- Work required
Scan the listing below. Report each line that includes "caption".

begin

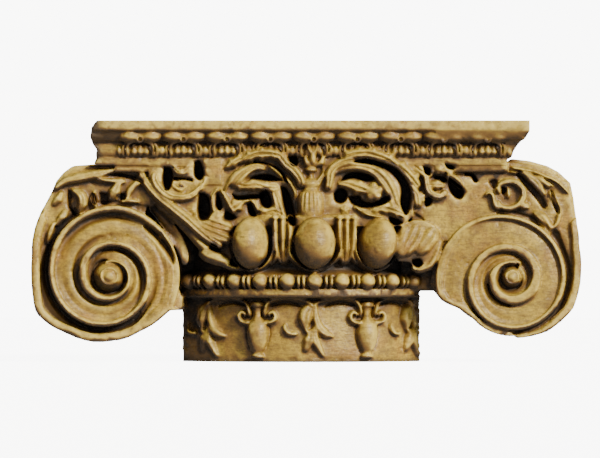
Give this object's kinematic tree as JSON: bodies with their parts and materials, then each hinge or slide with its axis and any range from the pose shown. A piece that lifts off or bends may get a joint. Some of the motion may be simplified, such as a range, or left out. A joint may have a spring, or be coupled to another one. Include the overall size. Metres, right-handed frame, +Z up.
{
  "type": "ionic capital",
  "caption": "Flat-backed plaster cast of an Ionic capital front: moulded abacus, acanthus scroll frieze, eggs and darts, bead and reel, vases on the neck, and hanging volutes.",
  "frame": {"origin": "middle of the overall box, on the plane of the underside of the neck", "axes": "+X along the abacus to the right as seen from the front, +Y from the carved front to the flat back, +Z up"},
  "size_m": [0.5496, 0.1293, 0.241],
  "materials": {
    "plaster": "toned and varnished plaster, ochre on the high places and dark brown in the hollows, satin"
  },
  "bodies": {
    "root": {"capital": "plaster"}
  },
  "joints": []
}
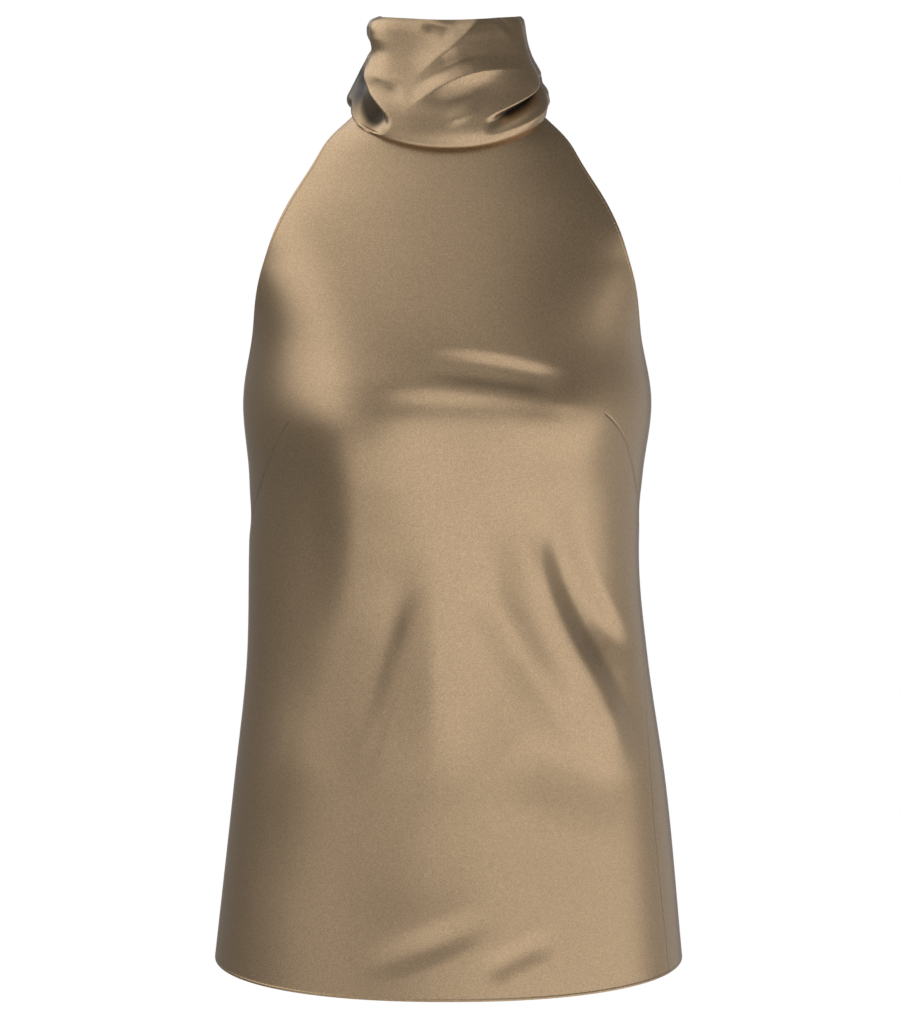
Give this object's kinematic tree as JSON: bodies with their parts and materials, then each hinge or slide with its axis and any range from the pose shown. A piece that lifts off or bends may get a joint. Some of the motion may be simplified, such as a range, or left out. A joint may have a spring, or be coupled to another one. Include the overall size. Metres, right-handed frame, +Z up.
{
  "type": "bow-neck top",
  "caption": "Sleeveless satin halter top with a soft wrapped neck band tied in a bow at the nape, dart-shaped front, low back and slightly flared hem.",
  "frame": {"origin": "middle of the neck opening, level with the neck seam, where the wearer's neck holds the garment", "axes": "+Z up along the body, the front faces -Y, +X to the right as seen from the front"},
  "size_m": [0.3619, 0.238, 0.7175],
  "materials": {
    "satin": "heavy taupe satin with a soft sheen"
  },
  "bodies": {
    "root": {"front_panel": "satin", "back_panel": "satin", "neck_band": "satin", "bow_knot": "satin", "bow_loop_left": "satin", "bow_loop_right": "satin", "bow_tail_left": "satin", "bow_tail_right": "satin"}
  },
  "joints": []
}
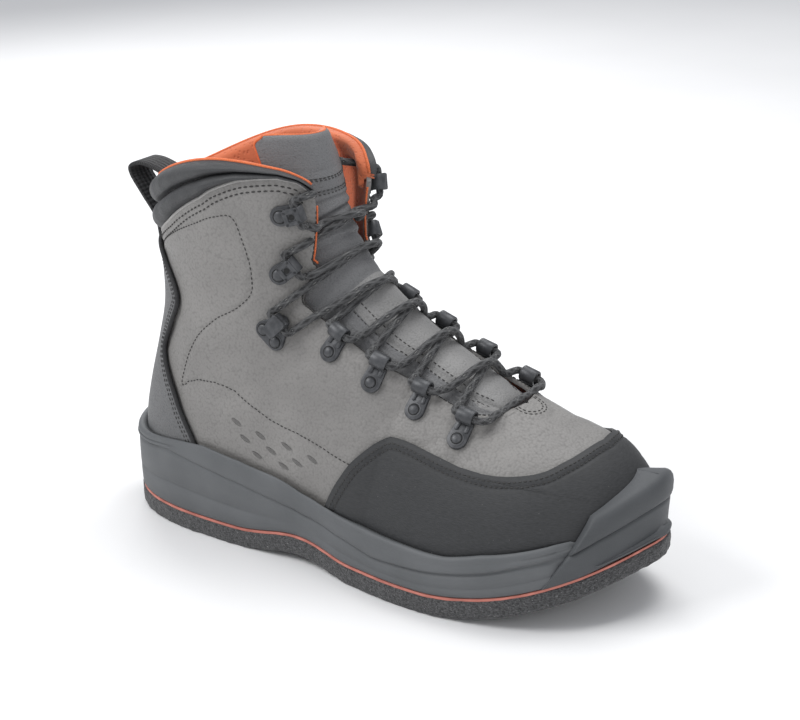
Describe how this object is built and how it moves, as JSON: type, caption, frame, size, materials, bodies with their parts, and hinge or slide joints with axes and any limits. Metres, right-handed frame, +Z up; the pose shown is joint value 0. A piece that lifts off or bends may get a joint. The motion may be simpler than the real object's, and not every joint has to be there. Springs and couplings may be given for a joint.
{
  "type": "wading boot",
  "caption": "Lace-up wading boot for the right foot, with a hollow upper, padded collar and tongue, toe cap, moulded midsole and thick felt sole.",
  "frame": {"origin": "middle of the heel's flat tread, on the floor", "axes": "+X towards the toe, +Y towards the medial side, the wearer's left, +Z up"},
  "size_m": [0.3188, 0.1148, 0.2192],
  "materials": {
    "felt": "coarse felt with light flecks",
    "orange_bond": "matt",
    "moulded_foam": "smooth matt",
    "toe_rubber": "brushed matt",
    "synthetic_leather": "fine pebble grain, satin",
    "counter_leather": "smooth satin",
    "collar_padding": "soft, smooth",
    "tongue_leather": "soft, fine grain",
    "orange_lining": "brushed lining",
    "webbing": "ribbed weave",
    "coated_metal": "dark satin coating",
    "lace_cord": "round braid"
  },
  "bodies": {
    "root": {"felt_outsole": "felt", "bond_strip": "orange_bond", "midsole": "moulded_foam", "toe_bumper": "moulded_foam", "insole": "orange_lining", "upper": "synthetic_leather", "toe_cap": "toe_rubber", "heel_counter": "counter_leather", "collar": "collar_padding", "tongue": "tongue_leather", "pull_loop": "webbing", "lace": "lace_cord", "loop_1_lateral": "coated_metal", "loop_1_medial": "coated_metal", "loop_2_lateral": "coated_metal", "loop_2_medial": "coated_metal", "loop_3_lateral": "coated_metal", "loop_3_medial": "coated_metal", "loop_4_lateral": "coated_metal", "loop_4_medial": "coated_metal", "lock_hook_lateral": "coated_metal", "lock_hook_medial": "coated_metal", "hook_2_lateral": "coated_metal", "hook_2_medial": "coated_metal", "hook_1_lateral": "coated_metal", "hook_1_medial": "coated_metal"}
  },
  "joints": []
}
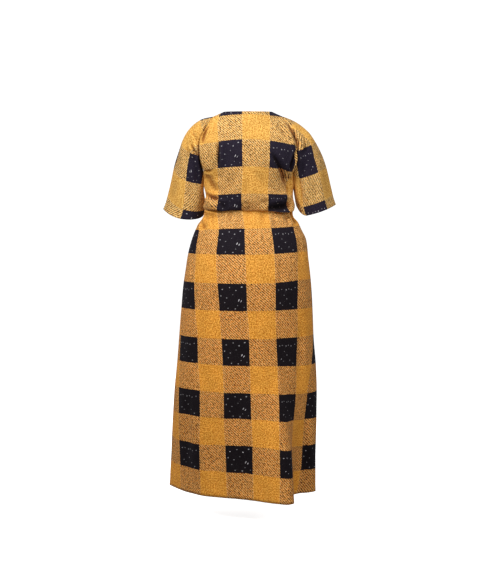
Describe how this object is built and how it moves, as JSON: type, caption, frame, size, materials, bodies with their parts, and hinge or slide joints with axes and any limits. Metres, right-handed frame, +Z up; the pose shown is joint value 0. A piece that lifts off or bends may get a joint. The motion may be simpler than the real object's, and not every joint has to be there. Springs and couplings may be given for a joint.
{
  "type": "grand boubou robe",
  "caption": "Floor-length check cotton robe worn and hollow, round neck, drawn-in waist, flared skirt and wide elbow-length sleeves.",
  "frame": {"origin": "midway between the two high shoulder points of the neck, where the shoulders hold the robe up", "axes": "+Z up, the robe faces -Y so its back is at +Y, +X towards the wearer's left"},
  "size_m": [0.6448, 0.448, 1.4101],
  "materials": {
    "back": "matte printed cotton",
    "front": "matte printed cotton",
    "sleeve_left": "matte printed cotton",
    "sleeve_right": "matte printed cotton"
  },
  "bodies": {
    "root": {"back": "back", "front": "front", "sleeve_left": "sleeve_left", "sleeve_right": "sleeve_right"}
  },
  "joints": []
}
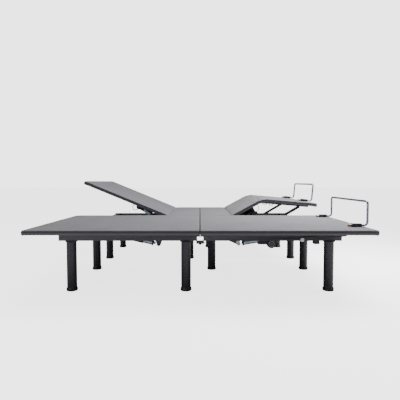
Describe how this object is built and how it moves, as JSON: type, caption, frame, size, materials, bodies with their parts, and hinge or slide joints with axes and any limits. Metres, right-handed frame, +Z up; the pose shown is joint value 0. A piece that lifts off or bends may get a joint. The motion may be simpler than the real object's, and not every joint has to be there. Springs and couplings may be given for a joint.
{
  "type": "adjustable bed base",
  "caption": "Twin pair of powered adjustable bed bases with upholstered folding deck panels, tube frames, round legs and foot retainer bars.",
  "frame": {"origin": "on the floor, at the centre of the pair, between the two bases", "axes": "+Z up, +X towards the foot end, -Y side is the near base that lies flat, +Y side is the far base that is raised"},
  "size_m": [2.03, 1.925, 0.674],
  "materials": {
    "deck_fabric": "grey woven upholstery over a padded board",
    "frame_paint": "dark grey powder coat, satin",
    "leg_plastic": "black, glossy",
    "motor_plastic": "black moulded housing",
    "rod_steel": "ground steel",
    "retainer_chrome": "bright plated"
  },
  "bodies": {
    "frame": {"near_head_frame": "frame_paint", "near_foot_frame": "frame_paint", "near_leg_head_near": "leg_plastic", "near_leg_head_far": "leg_plastic", "near_leg_mid_near": "leg_plastic", "near_leg_mid_far": "leg_plastic", "near_leg_foot_near": "leg_plastic", "near_leg_foot_far": "leg_plastic", "near_joining_bracket_near": "frame_paint", "near_joining_bracket_far": "frame_paint", "near_control_box": "motor_plastic", "near_seat_deck_head": "deck_fabric", "near_seat_deck_foot": "deck_fabric", "far_head_frame": "frame_paint", "far_foot_frame": "frame_paint", "far_leg_head_near": "leg_plastic", "far_leg_head_far": "leg_plastic", "far_leg_mid_near": "leg_plastic", "far_leg_mid_far": "leg_plastic", "far_leg_foot_near": "leg_plastic", "far_leg_foot_far": "leg_plastic", "far_joining_bracket_near": "frame_paint", "far_joining_bracket_far": "frame_paint", "far_control_box": "motor_plastic", "far_seat_deck_head": "deck_fabric", "far_seat_deck_foot": "deck_fabric", "link_bar_head": "frame_paint", "link_bar_foot": "frame_paint"},
    "near_back": {"near_back_deck": "deck_fabric", "near_back_lift_frame": "frame_paint"},
    "near_back_motor": {"near_back_motor": "motor_plastic"},
    "near_back_rod": {"near_back_push_rod": "rod_steel"},
    "near_thigh": {"near_thigh_deck": "deck_fabric", "near_thigh_lift_frame": "frame_paint"},
    "near_leg_motor": {"near_leg_motor": "motor_plastic"},
    "near_leg_rod": {"near_leg_push_rod": "rod_steel"},
    "near_calf": {"near_calf_deck": "deck_fabric", "near_calf_lift_frame": "frame_paint", "near_retainer_socket_near": "motor_plastic", "near_retainer_socket_far": "motor_plastic"},
    "near_retainer": {"near_retainer_bar": "retainer_chrome"},
    "near_struts": {"near_strut_near": "frame_paint", "near_strut_far": "frame_paint"},
    "far_back": {"far_back_deck": "deck_fabric", "far_back_lift_frame": "frame_paint"},
    "far_back_motor": {"far_back_motor": "motor_plastic"},
    "far_back_rod": {"far_back_push_rod": "rod_steel"},
    "far_thigh": {"far_thigh_deck": "deck_fabric", "far_thigh_lift_frame": "frame_paint"},
    "far_leg_motor": {"far_leg_motor": "motor_plastic"},
    "far_leg_rod": {"far_leg_push_rod": "rod_steel"},
    "far_calf": {"far_calf_deck": "deck_fabric", "far_calf_lift_frame": "frame_paint", "far_retainer_socket_near": "motor_plastic", "far_retainer_socket_far": "motor_plastic"},
    "far_retainer": {"far_retainer_bar": "retainer_chrome"},
    "far_struts": {"far_strut_near": "frame_paint", "far_strut_far": "frame_paint"}
  },
  "joints": [
    {"name": "near_back_lift", "type": "hinge", "parent": "frame", "child": "near_back", "pos_m": [-0.265, -0.485, 0.356], "axis": [0, 1, 0], "range_deg": [0, 60]},
    {"name": "near_thigh_lift", "type": "hinge", "parent": "frame", "child": "near_thigh", "pos_m": [0.265, -0.485, 0.356], "axis": [0, -1, 0], "range_deg": [0, 35]},
    {"name": "near_back_motor_pivot", "type": "hinge", "parent": "near_back", "child": "near_back_motor", "pos_m": [-0.568, -0.485, 0.308], "axis": [0, 1, 0], "range_deg": [-8.9, 0.5]},
    {"name": "near_back_rod_slide", "type": "slide", "parent": "near_back_motor", "child": "near_back_rod", "axis": [0.9727, 0, -0.2321], "range_m": [-0.001, 0.10886]},
    {"name": "near_leg_motor_pivot", "type": "hinge", "parent": "near_thigh", "child": "near_leg_motor", "pos_m": [0.488, -0.485, 0.28], "axis": [0, 1, 0], "range_deg": [-0.5, 6.4]},
    {"name": "near_leg_rod_slide", "type": "slide", "parent": "near_leg_motor", "child": "near_leg_rod", "axis": [-0.9869, 0, -0.1616], "range_m": [-0.001, 0.06386]},
    {"name": "near_knee", "type": "hinge", "parent": "near_thigh", "child": "near_calf", "pos_m": [0.556, -0.485, 0.387], "axis": [0, 1, 0], "range_deg": [-0.5, 41.52]},
    {"name": "near_strut_pivot", "type": "hinge", "parent": "frame", "child": "near_struts", "pos_m": [0.616, -0.485, 0.315], "axis": [0, -1, 0], "range_deg": [-0.5, 29.02]},
    {"name": "near_retainer_slide", "type": "slide", "parent": "near_calf", "child": "near_retainer", "axis": [1, 0, 0], "range_m": [0, 0.075]},
    {"name": "far_back_lift", "type": "hinge", "parent": "frame", "child": "far_back", "pos_m": [-0.265, 0.485, 0.356], "axis": [0, 1, 0], "range_deg": [-22.4, 37.6]},
    {"name": "far_thigh_lift", "type": "hinge", "parent": "frame", "child": "far_thigh", "pos_m": [0.265, 0.485, 0.356], "axis": [0, -1, 0], "range_deg": [-28.5, 6.5]},
    {"name": "far_back_motor_pivot", "type": "hinge", "parent": "far_back", "child": "far_back_motor", "pos_m": [-0.56343, 0.485, 0.42709], "axis": [0, 1, 0], "range_deg": [-5.76, 3.64]},
    {"name": "far_back_rod_slide", "type": "slide", "parent": "far_back_motor", "child": "far_back_rod", "axis": [0.8417, 0, -0.54], "range_m": [-0.04127, 0.06859]},
    {"name": "far_leg_motor_pivot", "type": "hinge", "parent": "far_thigh", "child": "far_leg_motor", "pos_m": [0.49724, 0.485, 0.39562], "axis": [0, 1, 0], "range_deg": [-5.3, 1.59]},
    {"name": "far_leg_rod_slide", "type": "slide", "parent": "far_leg_motor", "child": "far_leg_rod", "axis": [-0.8387, 0, -0.5446], "range_m": [-0.05218, 0.01267]},
    {"name": "far_knee", "type": "hinge", "parent": "far_thigh", "child": "far_calf", "pos_m": [0.50594, 0.485, 0.5221], "axis": [0, 1, 0], "range_deg": [-33.9, 8.12]},
    {"name": "far_strut_pivot", "type": "hinge", "parent": "frame", "child": "far_struts", "pos_m": [0.616, 0.485, 0.315], "axis": [0, -1, 0], "range_deg": [-23.73, 5.8]},
    {"name": "far_retainer_slide", "type": "slide", "parent": "far_calf", "child": "far_retainer", "axis": [0.9963, 0, -0.0855], "range_m": [0, 0.075]}
  ],
  "couplings": [
    {"joint": "near_back_motor_pivot", "follows": "near_back_lift", "ratio": -0.14},
    {"joint": "near_back_rod_slide", "follows": "near_back_lift", "m_per_rad": 0.103},
    {"joint": "near_leg_motor_pivot", "follows": "near_thigh_lift", "ratio": 0.1685},
    {"joint": "near_leg_rod_slide", "follows": "near_thigh_lift", "m_per_rad": 0.1029},
    {"joint": "near_knee", "follows": "near_thigh_lift", "ratio": 1.172},
    {"joint": "near_strut_pivot", "follows": "near_thigh_lift", "ratio": 0.815},
    {"joint": "far_back_motor_pivot", "follows": "far_back_lift", "ratio": -0.14},
    {"joint": "far_back_rod_slide", "follows": "far_back_lift", "m_per_rad": 0.103},
    {"joint": "far_leg_motor_pivot", "follows": "far_thigh_lift", "ratio": 0.1685},
    {"joint": "far_leg_rod_slide", "follows": "far_thigh_lift", "m_per_rad": 0.1029},
    {"joint": "far_knee", "follows": "far_thigh_lift", "ratio": 1.172},
    {"joint": "far_strut_pivot", "follows": "far_thigh_lift", "ratio": 0.815}
  ]
}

end

- Correct response
  "caption": "Flat-backed plaster cast of an Ionic capital front: moulded abacus, acanthus scroll frieze, eggs and darts, bead and reel, vases on the neck, and hanging volutes.",
  "caption": "Sleeveless satin halter top with a soft wrapped neck band tied in a bow at the nape, dart-shaped front, low back and slightly flared hem.",
Describe how this object is built and how it moves, as JSON: type, caption, frame, size, materials, bodies with their parts, and hinge or slide joints with axes and any limits. Metres, right-handed frame, +Z up; the pose shown is joint value 0. A piece that lifts off or bends may get a joint. The motion may be simpler than the real object's, and not every joint has to be there. Springs and couplings may be given for a joint.
  "caption": "Lace-up wading boot for the right foot, with a hollow upper, padded collar and tongue, toe cap, moulded midsole and thick felt sole.",
Describe how this object is built and how it moves, as JSON: type, caption, frame, size, materials, bodies with their parts, and hinge or slide joints with axes and any limits. Metres, right-handed frame, +Z up; the pose shown is joint value 0. A piece that lifts off or bends may get a joint. The motion may be simpler than the real object's, and not every joint has to be there. Springs and couplings may be given for a joint.
  "caption": "Floor-length check cotton robe worn and hollow, round neck, drawn-in waist, flared skirt and wide elbow-length sleeves.",
Describe how this object is built and how it moves, as JSON: type, caption, frame, size, materials, bodies with their parts, and hinge or slide joints with axes and any limits. Metres, right-handed frame, +Z up; the pose shown is joint value 0. A piece that lifts off or bends may get a joint. The motion may be simpler than the real object's, and not every joint has to be there. Springs and couplings may be given for a joint.
  "caption": "Twin pair of powered adjustable bed bases with upholstered folding deck panels, tube frames, round legs and foot retainer bars.",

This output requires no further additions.